Heavy-Section Steel Technology Program: Fracture Issues (Survey Paper)

Abstract

Large-scale fracture mechanics tests have resulted in the identification of a number of fracture technology issues. Identification of additional issues has come from the reactor vessel materials irradiation test program and from reactor operating experience. This paper provides a review of fracture issues with an emphasis on their potential impact on a reactor vessel pressurized thermal shock (PTS) analysis. Mixed mode crack propagation emerges as a major issue, due in large measure to the poor performance of existing models for the prediction of ductile tearing. Rectification of ductile tearing technology deficiencies may require extending the technology to include a more complete treatment of stress state and loading history effects.

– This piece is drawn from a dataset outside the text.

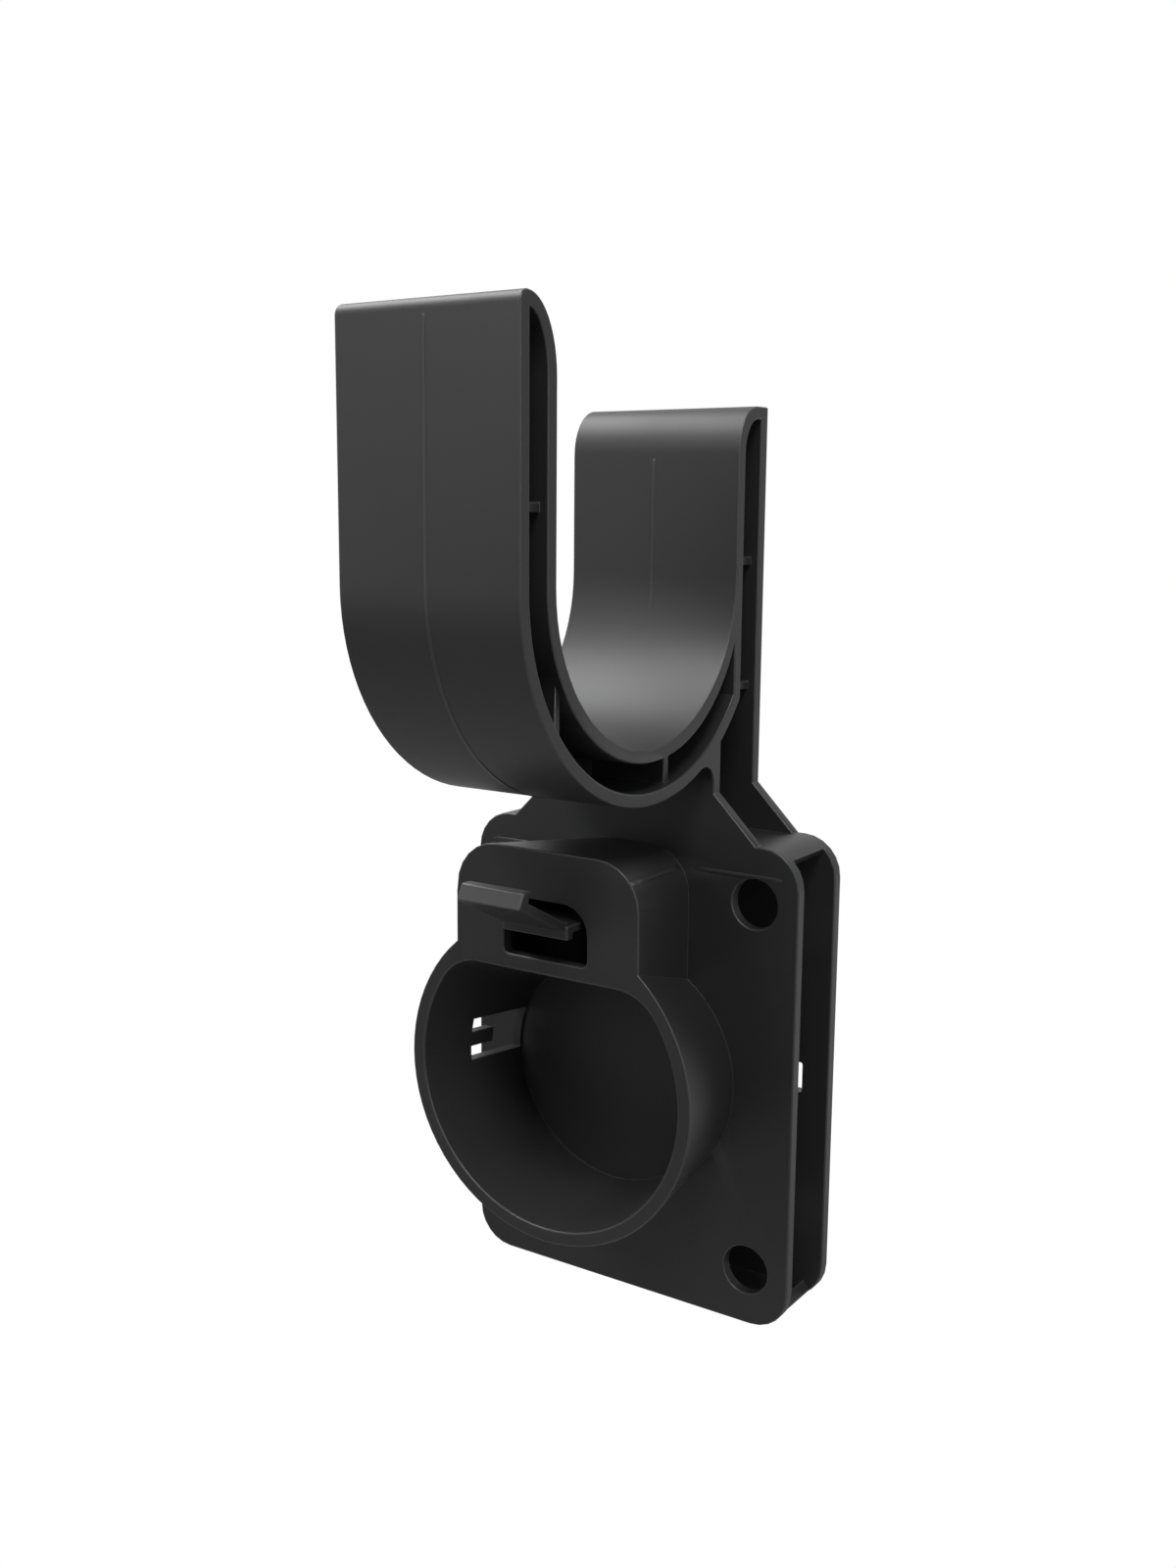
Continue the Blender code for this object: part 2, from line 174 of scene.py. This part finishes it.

The effect of cladding on vessel fracture remains uncertain to the point that it is not possible to determine at this time if the net effect will be positive or negative. Enhanced fracture toughness for shallow flaws has been demonstrated for low-strength structural steels. Demonstration of a similar effect in reactor pressure vessel steels could have a significant beneficial effect on the probabilistic analysis of reactor vessel fracture. Further development of existing fracture mechanics models and concepts is required to meet the special requirements for fracture evaluation of circumferential flaws in the welds of ring-forged vessels. Fracture technology advances required to address the issues discussed in this paper are the major objective for the ongoing Heavy Section Steel Technology (HSST) program at ORNL.